The ability to understand, speak, read, and write a language other than English is increasingly important for students preparing for life and work in the global community. Through disciplined study, students are challenged to grapple with the underlying structures and grammatical principles of language; they thus become more competent as communicators in both their native and second languages. Additionally, students also become more capable of understanding the complex role that language plays in constructing identities, cultures, and meaning across a range of languages and communities.

Learning Outcomes:

1. Students will study language as a complex multifunctional phenomenon – as a system for communicating thought and information and as an essential element of human thought processes, perceptions, and self-expression – that allows them to understand different peoples and their communities.

2. Students will examine the world, their own culture, and their own language through the lens of a foreign language and culture.

Foundation Seminar Learning Goals

Foundation seminars introduce first-year students to the learning community in which they are expected to participate actively while at Bucknell. Through a wide variety of activities, students come to value and to emulate the characteristics of an engaged learner. In particular, they take responsibility for their own learning and understand how specific activities are related to the learning goals of a course. They take an active role in evaluating their own learning, and if necessary, seek assistance in order to achieve the learning goals. They can apply and transfer knowledge across disciplines and can make connections at various levels. They are aware that learning is a social act that requires collaboration and self-awareness as well as being receptive to constructive criticism and alternative ideas or solutions.

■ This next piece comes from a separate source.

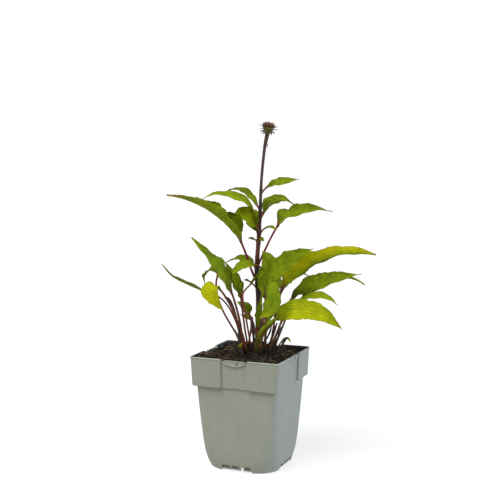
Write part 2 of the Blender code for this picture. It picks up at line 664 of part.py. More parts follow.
def make_involucre():
    points, faces = loft(turned_rings(RECEPTACLE))
    obj = add_object("involucre", place(points), faces, ["bract"])
    bracts = tool_collection("bracts")
    for whorl, (count, root_z, length, width, bend) in enumerate(BRACT_WHORLS):
        root_radius = 1.6 + 0.55 * root_z
        for k in range(count):
            angle = 2 * math.pi * (k + 0.5 * (whorl % 2)) / count
            outward = Vector((math.cos(angle), math.sin(angle), 0))
            sideways = Vector((-math.sin(angle), math.cos(angle), 0))
            centre = outward * root_radius + Vector((0, 0, root_z))
            pitch = math.radians(35.0 if whorl == 0 else 12.0)
            sections = []
            for step, share in enumerate((1.0, 1.0, 0.8, 0.25)):
                direction = outward * math.cos(pitch) + Vector((0, 0, math.sin(pitch)))
                upright = sideways.cross(direction).normalized()
                half = 0.5 * width * share
                sections.append([
                    centre - sideways * half - upright * 0.15,
                    centre + upright * -0.5,
                    centre + sideways * half - upright * 0.15,
                    centre + upright * 0.3,
                ])
                centre = centre + direction * (length / 3)
                pitch -= math.radians(bend / 3)
            points, faces = loft(sections)
            add_object(f"bract_{whorl}_{k}", place(points), faces, ["bract"], bracts)
    apply_boolean(obj, bracts, "UNION", "MANIFOLD")


def make_disc():
    steps = 6
    profile = [(DISC_BASE, DISC_RADIUS * 0.72)]
    for step in range(steps):
        angle = math.pi / 2 * step / steps
        profile.append((DISC_BASE + 0.6 + DISC_HEIGHT * 0.8 * math.sin(angle), DISC_RADIUS * math.cos(angle)))
    points, faces = loft(turned_rings(profile))
    obj = add_object("flower_disc", place(points), faces, ["disc"])
    scales = tool_collection("scales")
    golden = math.pi * (3 - math.sqrt(5))
    for k in range(SCALES):
        height = 1 - (k + 0.5) / SCALES
        ring = math.sqrt(1 - height * height)
        outward = Vector((ring * math.cos(k * golden), ring * math.sin(k * golden), height))
        foot = Vector((outward.x * DISC_RADIUS, outward.y * DISC_RADIUS,
                       DISC_BASE + 0.6 + outward.z * DISC_HEIGHT * 0.8)) - outward * 0.9
        tip_direction = (outward + Vector((0, 0, 0.5))).normalized()
        across = tip_direction.orthogonal().normalized()
        up = tip_direction.cross(across)
        sections = []
        for along, radius in ((0.0, SCALE_RADIUS), (0.55, SCALE_RADIUS * 0.85), (1.0, 0.12)):
            centre = foot + tip_direction * along * (SCALE_LENGTH + 0.3 * (k % 3))
            sections.append([
                centre + (across * math.cos(2 * math.pi * i / 3) + up * math.sin(2 * math.pi * i / 3)) * radius
                for i in range(3)
            ])
        points, faces = loft(sections)
        add_object(f"scale_{k}", place(points), faces, ["disc"], scales)
    apply_boolean(obj, scales, "UNION", "MANIFOLD")


def make_plant():
    """Makes the stem, leaves and flower head, and returns the holes that they need in the soil."""
    stem_points = [plant_point(*p[:3]) for p in STEM]
    stem_samples, stem_stops = curve_through(stem_points)
    make_tube("main_stem", stem_points, [p[3] for p in STEM], "stem", sides=10)
    holes = [(stem_points[0] - Vector((0, 0, 1)), stem_points[1] - stem_points[0], STEM[0][3] + 0.7, 18.0)]
    for spec in BASAL_LEAVES:
        points = [plant_point(*p) for p in spec[1]]
        root = soil_root(points)
        radius = make_leaf(spec, root=root)
        holes.append(hole_for(root, points[0], radius))
    for spec in STEM_LEAVES:
        make_leaf(spec, stem=(stem_samples, stem_stops))
    for name, route, radius in STALKS:
        points = [plant_point(*p) for p in route]
        root = soil_root(points)
        make_tube(name, [root, *points], [radius] * (len(points) + 1), "withered", sides=6, spacing=14.0)
        holes.append(hole_for(root, points[0], radius))
    make_involucre()
    make_disc()
    return holes


clear_scene()
make_pot()
make_soil(make_plant())
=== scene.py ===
"""Looks for a young purple coneflower in a square nursery pot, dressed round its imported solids.

Lengths are in millimetres until a mesh is made. The plant's own directions are u to the right, v away
and z up, seen from its best side. The pot's directions are X and Y.
"""
import random
from math import copysign, cos, exp, hypot, pi, radians, sin, sqrt

import bmesh
import bpy
import numpy as np
from mathutils import Matrix, Vector, noise


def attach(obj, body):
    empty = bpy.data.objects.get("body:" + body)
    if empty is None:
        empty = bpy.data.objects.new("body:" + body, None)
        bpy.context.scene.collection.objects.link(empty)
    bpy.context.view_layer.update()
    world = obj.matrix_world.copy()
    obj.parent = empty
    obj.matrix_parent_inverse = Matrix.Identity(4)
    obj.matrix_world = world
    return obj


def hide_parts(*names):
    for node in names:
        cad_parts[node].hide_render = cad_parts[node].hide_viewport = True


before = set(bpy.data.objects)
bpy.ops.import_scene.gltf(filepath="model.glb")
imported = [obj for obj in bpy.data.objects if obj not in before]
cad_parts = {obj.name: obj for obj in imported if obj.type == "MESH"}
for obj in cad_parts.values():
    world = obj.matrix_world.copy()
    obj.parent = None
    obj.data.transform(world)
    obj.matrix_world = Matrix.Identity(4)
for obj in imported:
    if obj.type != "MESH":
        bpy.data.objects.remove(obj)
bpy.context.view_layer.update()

MM = 0.001
POT_CENTRE = Vector((-17.3, -14.6, 0.0))
PLANT_TURN_DEG = 22.4
TURN = Matrix.Rotation(radians(PLANT_TURN_DEG), 3, "Z")
UP = Vector((0, 0, 1))

# Camera and studio
CAMERA_DISTANCE = 900.0
CAMERA_HEIGHT_DEG = 5.6
CAMERA_AIM = (-1.3, 0.0, 204.0)
LENS = 68.76
SENSOR = 36.0
# Name, direction it comes from (u, v, z), angular size, power and colour
LIGHTS = (
    ("key_left", -0.55, -0.75, 1.5, 35, 4.0, (1.0, 0.985, 0.94)),
    ("fill_right", 1.3, -0.25, 0.40, 50, 3.2, (0.57, 0.68, 1.0)),
)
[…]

Students improve their ability to analyze, evaluate, and interpret materials they encounter to synthesize and communicate the results of their studies, and to create works of their own. This process fosters critical thinking skills complemented by the creative dimensions of imagination and insight. Through exposure to different perspectives, students come to realize the limitations of a single viewpoint, while learning to construct persuasive arguments based on close analysis of multiple viewpoints.

Learning Outcomes:

1.Students will develop writing, reading, speaking, listening, and information literacy skills necessary for collegiate-level academic work.

2.Students will develop capacities for independent academic work and become more accountable for their own learning.

Integrated Perspectives Learning Goals

The Integrated Perspectives courses are designed to help address the goals of integrative learning, critical thinking and synthesis of ideas across disciplines. This course builds upon the intellectual groundwork established in Foundation Seminars and draws upon students' academic experiences from their first semesters. The course encourages students and faculty to approach complex issues requiring integration and synthesis of a range of knowledge, perspectives and methods acquired through study and practice across multiple disciplines and diverse educational experiences. The course encourages an early awareness of the connections that exist between different ways of thinking by crossing borders that separate disciplines, and deepens this awareness as students move through the curriculum, examining relations among diverse works, across cultures and centuries.

Learning Outcome:

1. Students will recognize, construct, and evaluate connections among different intellectual methods, ways of learning, and bodies of knowledge.